-- Exercise details --
What follows is a listing. Return every line of it exactly.

-- Data --

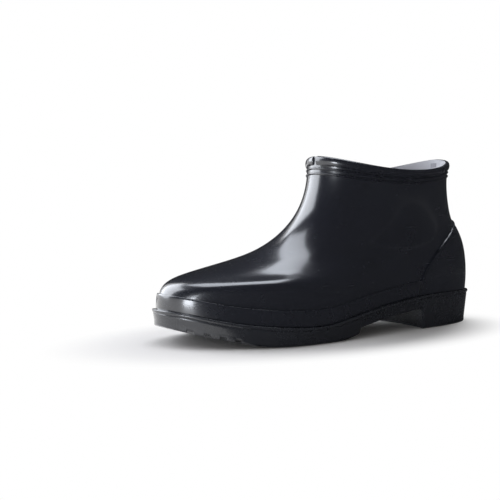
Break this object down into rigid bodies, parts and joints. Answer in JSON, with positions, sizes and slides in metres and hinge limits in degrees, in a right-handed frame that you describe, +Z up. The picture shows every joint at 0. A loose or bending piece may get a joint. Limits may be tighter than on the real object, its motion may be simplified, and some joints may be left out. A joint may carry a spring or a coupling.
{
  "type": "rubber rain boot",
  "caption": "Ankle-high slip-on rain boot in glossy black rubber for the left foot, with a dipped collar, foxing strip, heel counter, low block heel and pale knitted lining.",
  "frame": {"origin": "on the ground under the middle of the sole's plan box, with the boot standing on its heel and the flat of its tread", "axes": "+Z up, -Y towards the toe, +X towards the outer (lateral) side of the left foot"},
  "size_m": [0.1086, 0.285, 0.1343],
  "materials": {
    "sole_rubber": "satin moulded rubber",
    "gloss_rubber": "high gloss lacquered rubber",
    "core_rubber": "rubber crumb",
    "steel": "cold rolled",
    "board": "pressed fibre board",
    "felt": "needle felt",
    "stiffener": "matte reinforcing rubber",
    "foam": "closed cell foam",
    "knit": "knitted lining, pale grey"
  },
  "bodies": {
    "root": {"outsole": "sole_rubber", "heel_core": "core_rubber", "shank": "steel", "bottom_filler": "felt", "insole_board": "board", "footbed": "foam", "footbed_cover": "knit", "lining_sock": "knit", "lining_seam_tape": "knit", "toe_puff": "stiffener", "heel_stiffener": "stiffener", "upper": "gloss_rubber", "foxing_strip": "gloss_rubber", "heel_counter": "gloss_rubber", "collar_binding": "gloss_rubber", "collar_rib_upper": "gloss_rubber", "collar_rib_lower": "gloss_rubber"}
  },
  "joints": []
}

-- Result of the task --
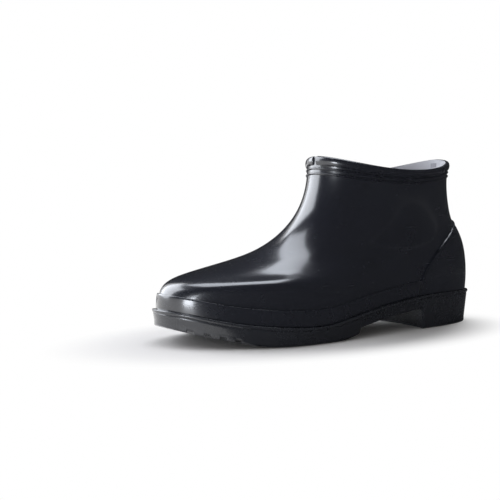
Break this object down into rigid bodies, parts and joints. Answer in JSON, with positions, sizes and slides in metres and hinge limits in degrees, in a right-handed frame that you describe, +Z up. The picture shows every joint at 0. A loose or bending piece may get a joint. Limits may be tighter than on the real object, its motion may be simplified, and some joints may be left out. A joint may carry a spring or a coupling.
{
  "type": "rubber rain boot",
  "caption": "Ankle-high slip-on rain boot in glossy black rubber for the left foot, with a dipped collar, foxing strip, heel counter, low block heel and pale knitted lining.",
  "frame": {"origin": "on the ground under the middle of the sole's plan box, with the boot standing on its heel and the flat of its tread", "axes": "+Z up, -Y towards the toe, +X towards the outer (lateral) side of the left foot"},
  "size_m": [0.1086, 0.285, 0.1343],
  "materials": {
    "sole_rubber": "satin moulded rubber",
    "gloss_rubber": "high gloss lacquered rubber",
    "core_rubber": "rubber crumb",
    "steel": "cold rolled",
    "board": "pressed fibre board",
    "felt": "needle felt",
    "stiffener": "matte reinforcing rubber",
    "foam": "closed cell foam",
    "knit": "knitted lining, pale grey"
  },
  "bodies": {
    "root": {"outsole": "sole_rubber", "heel_core": "core_rubber", "shank": "steel", "bottom_filler": "felt", "insole_board": "board", "footbed": "foam", "footbed_cover": "knit", "lining_sock": "knit", "lining_seam_tape": "knit", "toe_puff": "stiffener", "heel_stiffener": "stiffener", "upper": "gloss_rubber", "foxing_strip": "gloss_rubber", "heel_counter": "gloss_rubber", "collar_binding": "gloss_rubber", "collar_rib_upper": "gloss_rubber", "collar_rib_lower": "gloss_rubber"}
  },
  "joints": []
}